Fermer la fenêtre

Les immeubles 3-Fenêtres, un particularisme typique de Marseille
de la fin XVIIe au début XXe siècles

 

Vers la fin du XVIIe siècle, on assiste en France à une amélioration générale des conditions de l'habitation, avec une reformulation conjointe de l'univers domestique et des espaces publics.

À Marseille, c’est à partir de cette époque que les immeubles « 3 Fenêtres » (dits aussi 3-Fenêtres marseillais) reprennent pour l'essentiel, en les perfectionnant, les agencements spatiaux des types ancestraux à une et deux travées en façade, avec une amplification générale des dimensions immobilières et des îlots urbains. C'est est un immeuble d'habitation historique, spécifique et typique à Marseille, devenant dominant dans le parc immobilier du centre-ville tout au long de sa période de production : de la fin du XVIIe siècle aux premières décennies du XXe siècle. Cette grande représentativité vient de son adoption par l’ensemble des classes sociales de la ville.

A l'unicité de l’aspect extérieur de l'immeuble et de sa parcelle correspond une assez grande diversité de découpages internes : en effet, selon son statut social, une famille peut occuper un logement qui s'organise sur la moitié de l'étage jusqu’à la totalité de l'immeuble, en passant par diverses solutions intermédiaires. Néanmoins, l'immeuble à « 2 Fenêtres » restera un type concurrent jusqu'à la charnière des XVIIIe et XIXe siècles quand le « 3 Fenêtres » devient sans conteste le type dominant.
Puis, une évolution morphologique du type "3 fenêtres" se met en place, notamment des formes strictement orthogonales, la largeur du couple bâti-parcelle, aux alentours de 7 mètres, forme et position unique pour l'escalier, disposé centralement et en appui sur l'un des murs de refends, et qui fonctionne dorénavant comme un véritable stéréotype. Ainsi, le « 3 fenêtres » devient la réponse quasi unique aux programmes d'habitat marseillais.

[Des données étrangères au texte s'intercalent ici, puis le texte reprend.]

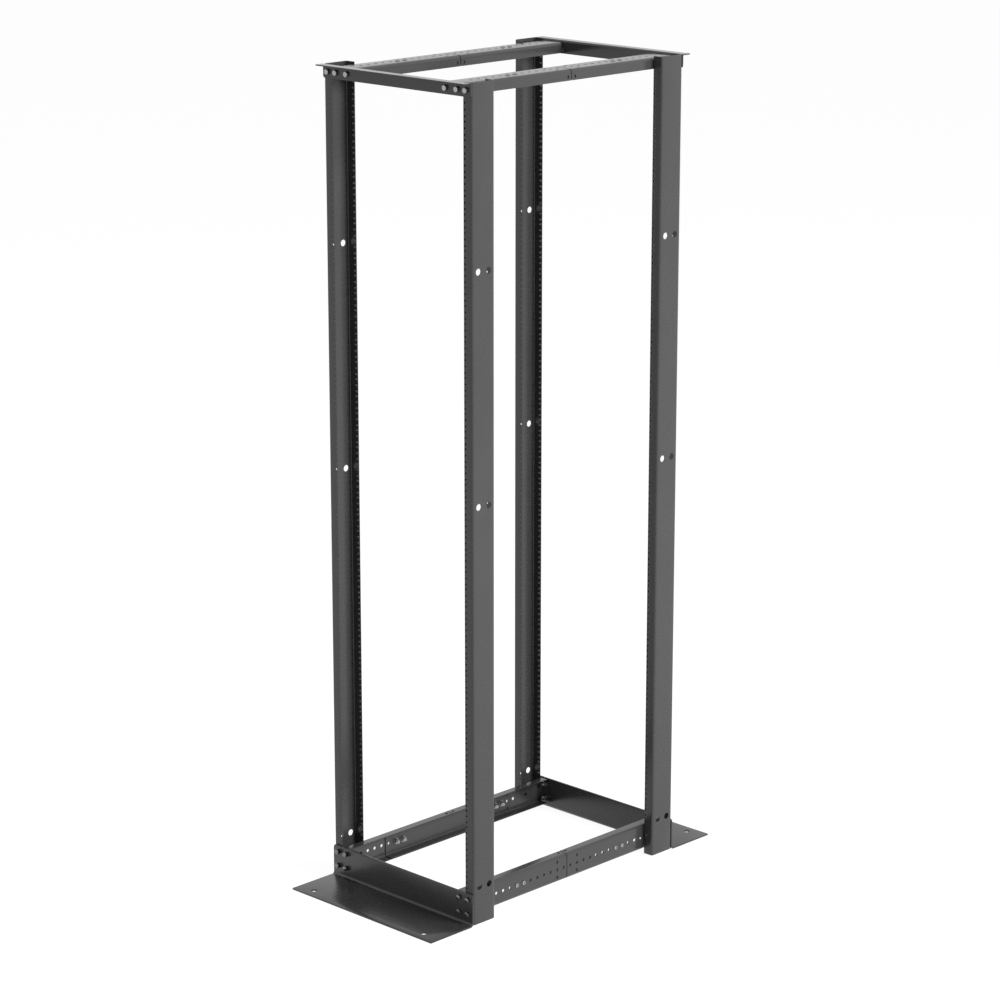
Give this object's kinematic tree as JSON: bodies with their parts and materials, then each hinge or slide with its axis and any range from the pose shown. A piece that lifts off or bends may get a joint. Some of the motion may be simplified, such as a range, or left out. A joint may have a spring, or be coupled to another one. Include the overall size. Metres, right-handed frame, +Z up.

Au XIXe siècle, il correspond une diversité de types de logements pouvant être ramenées à un schéma unique pour une surface utile de base 6,50 x 13 m, avec quatre catégories de logements selon qu'ils occupent un 1/2 étage (le modèle populaire le plus répandu), l’étage, plusieurs étages (2 ou 3), la totalité de l'immeuble. En 1864, Maurin écrivait : « Le logement d'une famille se compose d'une chambre et d'une cuisine, le moindre cabinet reçoit un lit et souvent deux, communément la chambre à coucher sert pendant le jour de salle de travail et c'est peut-être préférable au séjour prolongé dans certaines boutiques mal aérées, mal éclairées et très humides. »
D'après un mémoire en architecture daté de 2008, ces immeubles représentent encore 20% du bâti du centre de la ville de Marseille.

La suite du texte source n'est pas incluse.